We have the functions f(x) = 3x+ 2 and g(x) = x^2 + 1

u = fog ( x) = f(g(x))

=> f(x^2 + 1)

=> 3(x^2 + 1) + 2

=> 3x^2 + 3 + 2

=> 3x^2 + 5

v = gof(x) = g(f(x))

=> g( 3x + 2)

=> (3x + 2)^2 +1

=> 9x^2 + 4 + 12x + 1

=> 9x^2 + 12x + 5

u' = 6x

v' = 18x + 12

**Therefore u' is not equal to v'.**

The answer is very simple: the derivatives of the functions u and v are not equal.

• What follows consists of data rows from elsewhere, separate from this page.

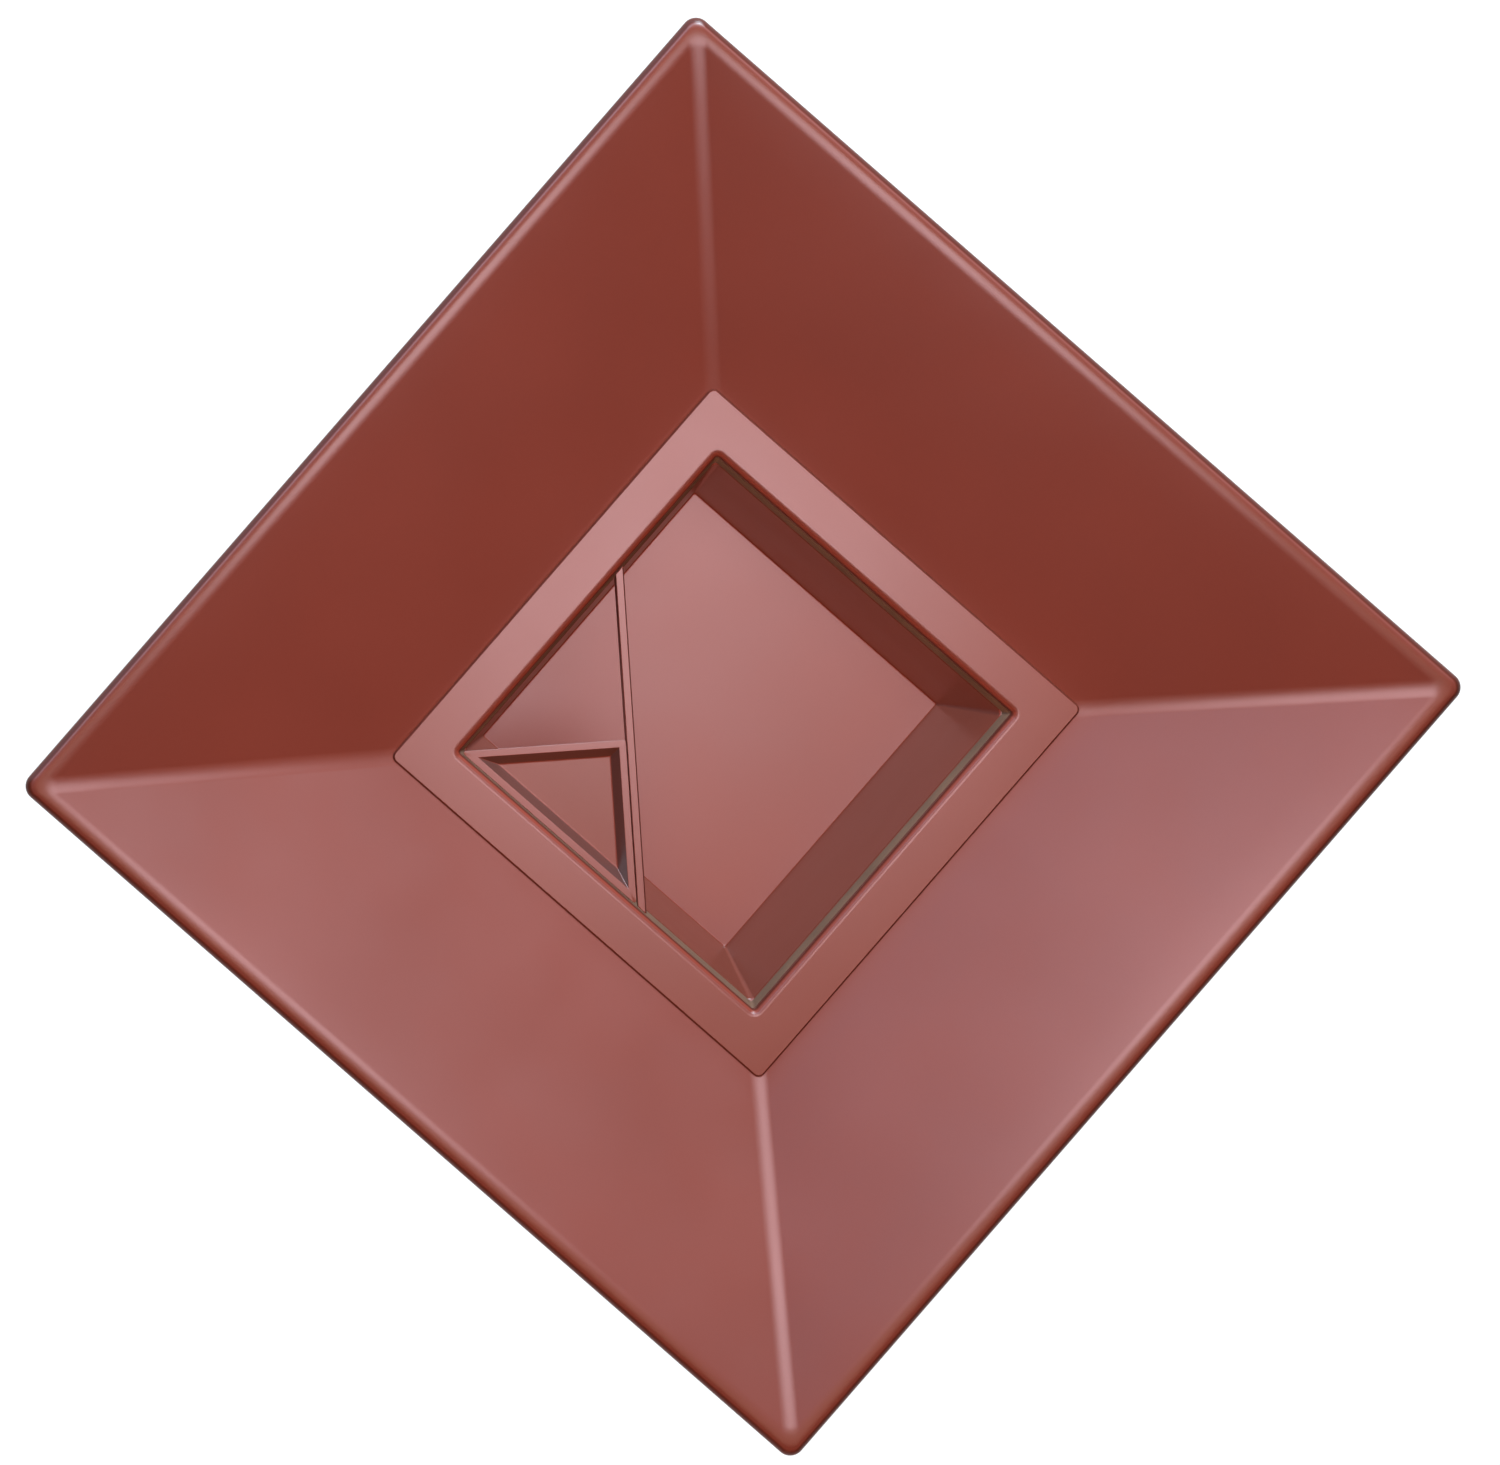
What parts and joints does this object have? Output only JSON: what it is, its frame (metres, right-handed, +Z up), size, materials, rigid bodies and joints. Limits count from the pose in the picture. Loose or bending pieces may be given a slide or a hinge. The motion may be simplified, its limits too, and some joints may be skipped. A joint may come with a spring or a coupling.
{
  "type": "resin casting mould",
  "caption": "Square resin casting mould: shallow dish with a rounded lip round a deep drafted well, with a lift-out divider strip and triangular corner insert.",
  "frame": {"origin": "on the ground, below the middle of the well", "axes": "+Z up out of the mould's mouth; X and Y run straight across the square's sides, and the divided corner of the well is at -X, -Y"},
  "size_m": [0.18, 0.18, 0.0801],
  "materials": {
    "mould_silicone": "satin terracotta silicone, faint sheen",
    "mould_plastic": "satin terracotta plastic",
    "seal_rubber": "matt olive-grey rubber",
    "clamp_aluminium": "lightly brushed",
    "screw_steel": "plain machined"
  },
  "bodies": {
    "mould": {"pour_tray": "mould_silicone", "well_cup": "mould_silicone", "well_frame": "mould_plastic", "well_gasket": "seal_rubber", "clamp_frame": "clamp_aluminium", "clamp_screw_1": "screw_steel", "clamp_screw_2": "screw_steel", "clamp_screw_3": "screw_steel", "clamp_screw_4": "screw_steel", "clamp_screw_5": "screw_steel", "clamp_screw_6": "screw_steel", "clamp_screw_7": "screw_steel", "clamp_screw_8": "screw_steel"},
    "strip": {"divider_strip": "mould_plastic"},
    "insert": {"corner_insert": "mould_plastic"}
  },
  "joints": [
    {"name": "strip_lift", "type": "slide", "parent": "mould", "child": "strip", "axis": [0, 0, 1], "range_m": [0, 0.04]},
    {"name": "insert_lift", "type": "slide", "parent": "strip", "child": "insert", "axis": [0, 0, 1], "range_m": [0, 0.04]}
  ]
}
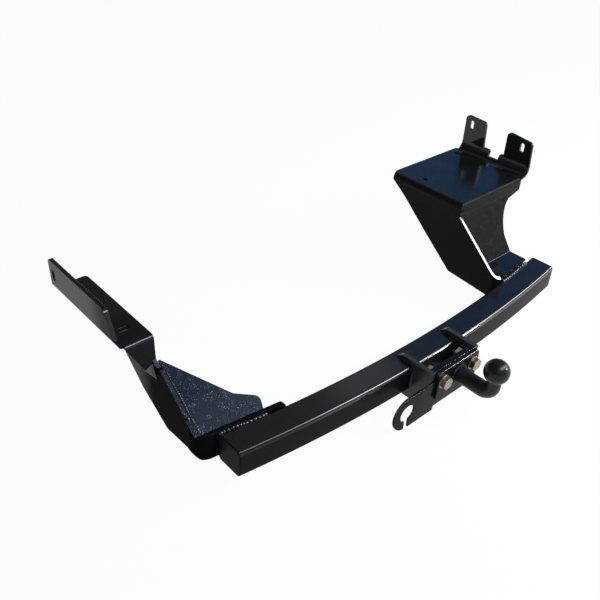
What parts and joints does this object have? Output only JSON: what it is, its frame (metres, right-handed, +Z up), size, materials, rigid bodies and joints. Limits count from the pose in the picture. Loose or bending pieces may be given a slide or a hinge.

Since we know that the composition of 2 functions is not commutative, then the derivatives of 2 expressions that are not matching, are not equal.

We'll see how it happens.

We'll compose (fog)(x) = f(g(x))

We'll substitute x by g(x), in the expression of f(x).

f(g(x)) = 3(x^2 + 1) + 2

We'll remove the brackets:

f(g(x)) = 3x^2 + 5

u(x) = f(g(x))

We'll differentiate with respect to x:

u'(x) = 6x

Now, we'll compose (gof)(x) = g(f(x))

We'll substitute x by f(x), in the expression of g(x).

g(f(x)) = (3x + 2)^2 + 1

We'll expand the square:

g(f(x)) = 9x^2 + 12x + 4 + 1

g(f(x)) = 9x^2 + 12x + 5

v(x) = g(f(x))

We'll differentiate with respect to x:

v'(x) = 18x + 12

**We can see that the expression of u'(x) = 6x and the expression of v'(x) = 18x + 12 are not equal.**